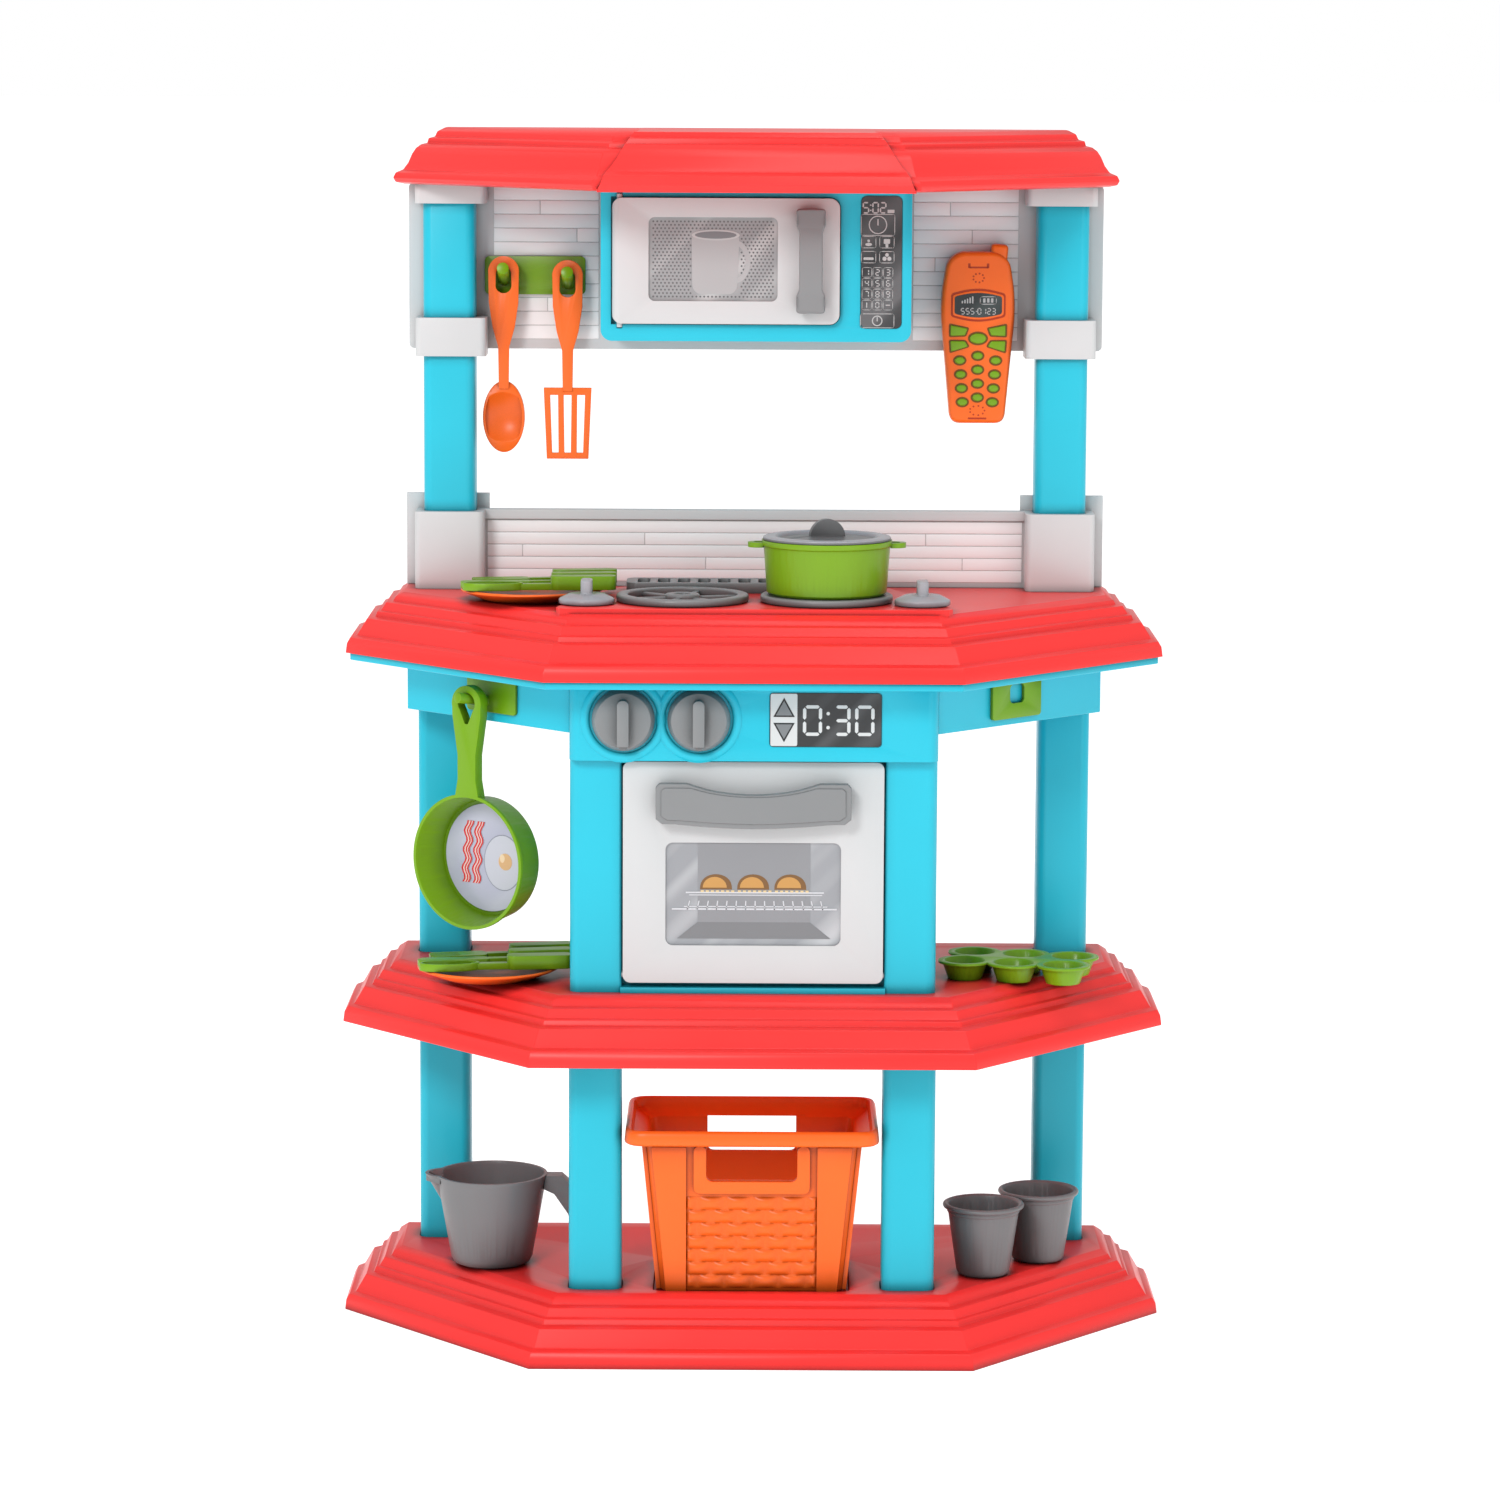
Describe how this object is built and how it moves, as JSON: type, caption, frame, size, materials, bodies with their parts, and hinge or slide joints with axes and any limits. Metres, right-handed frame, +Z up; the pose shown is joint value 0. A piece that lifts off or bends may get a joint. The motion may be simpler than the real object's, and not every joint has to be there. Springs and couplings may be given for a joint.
{
  "type": "toy kitchen",
  "caption": "Toy kitchen in moulded plastic: three stepped tiers on posts with an oven, hob, wall microwave, roof, hanging pan and utensils, tableware, jug, cups, basket and telephone.",
  "frame": {"origin": "middle of the footprint on the floor", "axes": "+Z up, +X to the viewer's right when facing the oven, +Y towards the back"},
  "size_m": [0.668, 0.286, 0.9645],
  "materials": {
    "red_moulding": "satin moulded red",
    "blue_moulding": "satin moulded turquoise blue",
    "white_moulding": "satin moulded white",
    "green_plastic": "satin moulded green",
    "orange_plastic": "satin moulded orange",
    "grey_plastic": "satin moulded grey",
    "dark_grey_plastic": "satin moulded dark grey",
    "window_print": "printed window picture",
    "timer_print": "printed timer face",
    "keypad_print": "printed keypad face",
    "pan_print": "printed food picture",
    "screen_grey": "moulded grey screen",
    "screw_steel": "zinc-plated steel"
  },
  "bodies": {
    "kitchen": {"base": "red_moulding", "lower_rear_post_left": "blue_moulding", "lower_rear_post_right": "blue_moulding", "lower_front_post_left": "blue_moulding", "lower_front_post_right": "blue_moulding", "middle_shelf": "red_moulding", "middle_rear_post_left": "blue_moulding", "middle_rear_post_right": "blue_moulding", "oven_front": "blue_moulding", "oven_box": "blue_moulding", "timer_panel": "timer_print", "counter_apron": "blue_moulding", "countertop": "red_moulding", "pan_hook_plate": "green_plastic", "slot_hook_plate": "green_plastic", "burner_left": "grey_plastic", "burner_right": "grey_plastic", "grill_grate": "grey_plastic", "backsplash": "white_moulding", "upper_post_left": "blue_moulding", "upper_post_right": "blue_moulding", "wall_panel": "white_moulding", "microwave_frame": "blue_moulding", "microwave_keypad": "keypad_print", "roof": "red_moulding", "utensil_hook_plate": "green_plastic", "assembly_screws": "screw_steel"},
    "oven_door": {"oven_door": "white_moulding", "oven_handle": "grey_plastic", "oven_window": "window_print"},
    "microwave_door": {"microwave_door": "white_moulding", "microwave_handle": "grey_plastic", "microwave_window": "window_print"},
    "oven_knob_left": {"oven_knob_left": "grey_plastic"},
    "oven_knob_right": {"oven_knob_right": "grey_plastic"},
    "hob_knob_left": {"hob_knob_left": "grey_plastic"},
    "hob_knob_right": {"hob_knob_right": "grey_plastic"},
    "pot": {"pot": "green_plastic"},
    "pot_lid": {"pot_lid": "dark_grey_plastic"},
    "pan": {"pan": "green_plastic", "pan_picture": "pan_print"},
    "spoon": {"spoon": "orange_plastic"},
    "spatula": {"spatula": "orange_plastic"},
    "phone": {"phone_body": "orange_plastic", "phone_keypad": "green_plastic", "phone_screen": "screen_grey"},
    "counter_plate": {"counter_plate": "orange_plastic"},
    "counter_fork": {"counter_fork": "green_plastic"},
    "counter_knife": {"counter_knife": "green_plastic"},
    "counter_spoon": {"counter_spoon": "green_plastic"},
    "shelf_plate": {"shelf_plate": "orange_plastic"},
    "shelf_fork": {"shelf_fork": "green_plastic"},
    "shelf_knife": {"shelf_knife": "green_plastic"},
    "shelf_spoon": {"shelf_spoon": "green_plastic"},
    "muffin_tin": {"muffin_tin": "green_plastic"},
    "jug": {"jug": "dark_grey_plastic"},
    "cup_front": {"cup_front": "grey_plastic"},
    "cup_back": {"cup_back": "grey_plastic"},
    "basket": {"basket": "orange_plastic"}
  },
  "joints": [
    {"name": "oven_door_hinge", "type": "hinge", "parent": "kitchen", "child": "oven_door", "pos_m": [0, -0.081, 0.3045], "axis": [1, 0, 0], "range_deg": [0, 90]},
    {"name": "microwave_door_hinge", "type": "hinge", "parent": "kitchen", "child": "microwave_door", "pos_m": [-0.108, 0, 0.862], "axis": [0, 0, -1], "range_deg": [0, 100]},
    {"name": "oven_knob_left_turn", "type": "hinge", "parent": "kitchen", "child": "oven_knob_left", "pos_m": [-0.102, -0.098, 0.51], "axis": [0, -1, 0], "continuous": true},
    {"name": "oven_knob_right_turn", "type": "hinge", "parent": "kitchen", "child": "oven_knob_right", "pos_m": [-0.043, -0.098, 0.51], "axis": [0, -1, 0], "continuous": true},
    {"name": "hob_knob_left_turn", "type": "hinge", "parent": "kitchen", "child": "hob_knob_left", "pos_m": [-0.132, -0.058, 0.6], "axis": [0, 0, 1], "continuous": true},
    {"name": "hob_knob_right_turn", "type": "hinge", "parent": "kitchen", "child": "hob_knob_right", "pos_m": [0.132, -0.058, 0.6], "axis": [0, 0, 1], "continuous": true},
    {"name": "pot_lift", "type": "slide", "parent": "kitchen", "child": "pot", "axis": [0, 0, 1], "range_m": [0, 0.05]},
    {"name": "pot_lid_lift", "type": "slide", "parent": "pot", "child": "pot_lid", "axis": [0, 0, 1], "range_m": [0, 0.05]},
    {"name": "pan_lift_off", "type": "slide", "parent": "kitchen", "child": "pan", "axis": [-0.7051, -0.6876, 0.1736], "range_m": [0, 0.055]},
    {"name": "spoon_lift_off", "type": "slide", "parent": "kitchen", "child": "spoon", "axis": [0, -0.9397, 0.342], "range_m": [0, 0.08]},
    {"name": "spatula_lift_off", "type": "slide", "parent": "kitchen", "child": "spatula", "axis": [0, -0.9397, 0.342], "range_m": [0, 0.08]},
    {"name": "phone_lift_off", "type": "slide", "parent": "kitchen", "child": "phone", "axis": [0, -0.9397, 0.342], "range_m": [0, 0.08]},
    {"name": "counter_plate_lift", "type": "slide", "parent": "kitchen", "child": "counter_plate", "axis": [0, 0, 1], "range_m": [0, 0.05]},
    {"name": "counter_fork_lift", "type": "slide", "parent": "counter_plate", "child": "counter_fork", "axis": [0, 0, 1], "range_m": [0, 0.03]},
    {"name": "counter_knife_lift", "type": "slide", "parent": "counter_plate", "child": "counter_knife", "axis": [0, 0, 1], "range_m": [0, 0.03]},
    {"name": "counter_spoon_lift", "type": "slide", "parent": "counter_plate", "child": "counter_spoon", "axis": [0, 0, 1], "range_m": [0, 0.03]},
    {"name": "shelf_plate_pull", "type": "slide", "parent": "kitchen", "child": "shelf_plate", "axis": [-0.985, 0, 0.1725], "range_m": [0, 0.2]},
    {"name": "shelf_fork_lift", "type": "slide", "parent": "shelf_plate", "child": "shelf_fork", "axis": [0, 0, 1], "range_m": [0, 0.012]},
    {"name": "shelf_knife_lift", "type": "slide", "parent": "shelf_plate", "child": "shelf_knife", "axis": [0, 0, 1], "range_m": [0, 0.012]},
    {"name": "shelf_spoon_lift", "type": "slide", "parent": "shelf_plate", "child": "shelf_spoon", "axis": [0, 0, 1], "range_m": [0, 0.012]},
    {"name": "muffin_tin_pull", "type": "slide", "parent": "kitchen", "child": "muffin_tin", "axis": [0.985, 0, 0.1725], "range_m": [0, 0.18]},
    {"name": "jug_pull", "type": "slide", "parent": "kitchen", "child": "jug", "axis": [-0.985, 0, 0.1725], "range_m": [0, 0.18]},
    {"name": "cup_front_pull", "type": "slide", "parent": "kitchen", "child": "cup_front", "axis": [0, -0.985, 0.1725], "range_m": [0, 0.15]},
    {"name": "cup_back_pull", "type": "slide", "parent": "kitchen", "child": "cup_back", "axis": [0.985, 0, 0.1725], "range_m": [0, 0.15]},
    {"name": "basket_pull", "type": "slide", "parent": "kitchen", "child": "basket", "axis": [0, -0.966, 0.2585], "range_m": [0, 0.18]}
  ]
}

Brief:
Say how many lines hold the word "hinge", giving the number and nothing else.

Solved problem:
7